--- START Raw data ---

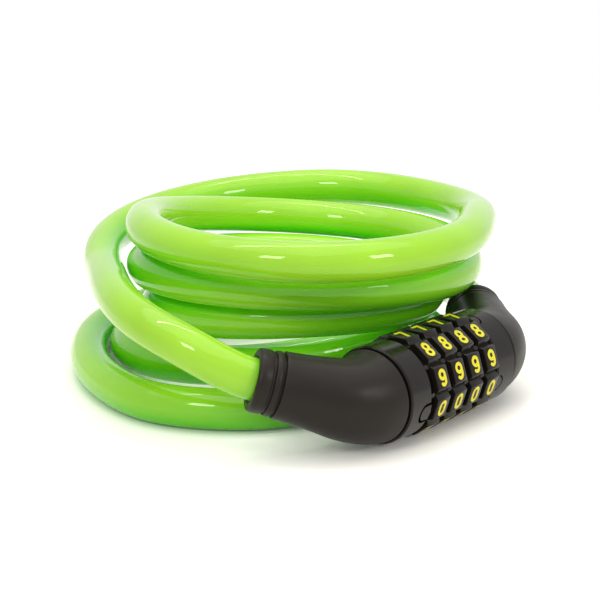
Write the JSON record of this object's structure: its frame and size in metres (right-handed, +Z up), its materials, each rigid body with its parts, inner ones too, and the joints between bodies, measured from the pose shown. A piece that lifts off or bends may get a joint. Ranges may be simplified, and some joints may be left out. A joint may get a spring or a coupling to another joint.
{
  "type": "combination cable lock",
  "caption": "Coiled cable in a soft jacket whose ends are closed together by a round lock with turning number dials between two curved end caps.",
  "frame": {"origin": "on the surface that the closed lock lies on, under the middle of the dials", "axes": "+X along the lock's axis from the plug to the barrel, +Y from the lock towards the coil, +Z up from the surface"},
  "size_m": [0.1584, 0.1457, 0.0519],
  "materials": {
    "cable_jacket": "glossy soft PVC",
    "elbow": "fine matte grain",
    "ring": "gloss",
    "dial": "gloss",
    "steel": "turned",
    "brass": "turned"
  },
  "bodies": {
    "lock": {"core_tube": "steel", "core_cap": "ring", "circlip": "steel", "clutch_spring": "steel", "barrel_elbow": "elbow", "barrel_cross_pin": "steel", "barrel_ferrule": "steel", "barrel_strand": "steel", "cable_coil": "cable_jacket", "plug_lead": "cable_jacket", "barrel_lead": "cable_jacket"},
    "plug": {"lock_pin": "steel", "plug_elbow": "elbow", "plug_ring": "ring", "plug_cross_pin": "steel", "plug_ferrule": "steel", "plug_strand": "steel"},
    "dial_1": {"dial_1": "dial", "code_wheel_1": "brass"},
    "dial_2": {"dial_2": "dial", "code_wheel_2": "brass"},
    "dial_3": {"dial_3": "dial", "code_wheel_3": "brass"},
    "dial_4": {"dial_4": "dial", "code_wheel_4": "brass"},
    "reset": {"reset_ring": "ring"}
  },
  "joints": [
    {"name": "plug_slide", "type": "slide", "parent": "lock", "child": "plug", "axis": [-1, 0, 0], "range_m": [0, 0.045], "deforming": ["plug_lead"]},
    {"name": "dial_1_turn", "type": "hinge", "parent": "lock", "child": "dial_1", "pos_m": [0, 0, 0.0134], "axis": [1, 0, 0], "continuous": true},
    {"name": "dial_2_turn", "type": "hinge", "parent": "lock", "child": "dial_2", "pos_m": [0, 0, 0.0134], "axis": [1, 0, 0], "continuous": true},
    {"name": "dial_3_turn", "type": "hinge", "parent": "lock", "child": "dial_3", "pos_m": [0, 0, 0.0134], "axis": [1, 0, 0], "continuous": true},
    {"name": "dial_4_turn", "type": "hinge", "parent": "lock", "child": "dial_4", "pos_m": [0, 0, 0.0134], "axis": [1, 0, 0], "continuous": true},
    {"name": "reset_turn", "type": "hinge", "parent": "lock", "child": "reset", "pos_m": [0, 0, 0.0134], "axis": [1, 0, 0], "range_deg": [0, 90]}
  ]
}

--- END Raw data ---

Extract the data exactly as given.

**Response:**
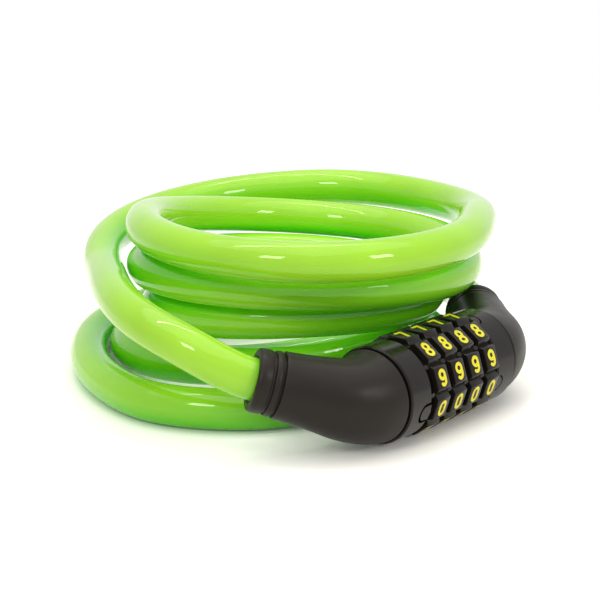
Write the JSON record of this object's structure: its frame and size in metres (right-handed, +Z up), its materials, each rigid body with its parts, inner ones too, and the joints between bodies, measured from the pose shown. A piece that lifts off or bends may get a joint. Ranges may be simplified, and some joints may be left out. A joint may get a spring or a coupling to another joint.
{
  "type": "combination cable lock",
  "caption": "Coiled cable in a soft jacket whose ends are closed together by a round lock with turning number dials between two curved end caps.",
  "frame": {"origin": "on the surface that the closed lock lies on, under the middle of the dials", "axes": "+X along the lock's axis from the plug to the barrel, +Y from the lock towards the coil, +Z up from the surface"},
  "size_m": [0.1584, 0.1457, 0.0519],
  "materials": {
    "cable_jacket": "glossy soft PVC",
    "elbow": "fine matte grain",
    "ring": "gloss",
    "dial": "gloss",
    "steel": "turned",
    "brass": "turned"
  },
  "bodies": {
    "lock": {"core_tube": "steel", "core_cap": "ring", "circlip": "steel", "clutch_spring": "steel", "barrel_elbow": "elbow", "barrel_cross_pin": "steel", "barrel_ferrule": "steel", "barrel_strand": "steel", "cable_coil": "cable_jacket", "plug_lead": "cable_jacket", "barrel_lead": "cable_jacket"},
    "plug": {"lock_pin": "steel", "plug_elbow": "elbow", "plug_ring": "ring", "plug_cross_pin": "steel", "plug_ferrule": "steel", "plug_strand": "steel"},
    "dial_1": {"dial_1": "dial", "code_wheel_1": "brass"},
    "dial_2": {"dial_2": "dial", "code_wheel_2": "brass"},
    "dial_3": {"dial_3": "dial", "code_wheel_3": "brass"},
    "dial_4": {"dial_4": "dial", "code_wheel_4": "brass"},
    "reset": {"reset_ring": "ring"}
  },
  "joints": [
    {"name": "plug_slide", "type": "slide", "parent": "lock", "child": "plug", "axis": [-1, 0, 0], "range_m": [0, 0.045], "deforming": ["plug_lead"]},
    {"name": "dial_1_turn", "type": "hinge", "parent": "lock", "child": "dial_1", "pos_m": [0, 0, 0.0134], "axis": [1, 0, 0], "continuous": true},
    {"name": "dial_2_turn", "type": "hinge", "parent": "lock", "child": "dial_2", "pos_m": [0, 0, 0.0134], "axis": [1, 0, 0], "continuous": true},
    {"name": "dial_3_turn", "type": "hinge", "parent": "lock", "child": "dial_3", "pos_m": [0, 0, 0.0134], "axis": [1, 0, 0], "continuous": true},
    {"name": "dial_4_turn", "type": "hinge", "parent": "lock", "child": "dial_4", "pos_m": [0, 0, 0.0134], "axis": [1, 0, 0], "continuous": true},
    {"name": "reset_turn", "type": "hinge", "parent": "lock", "child": "reset", "pos_m": [0, 0, 0.0134], "axis": [1, 0, 0], "range_deg": [0, 90]}
  ]
}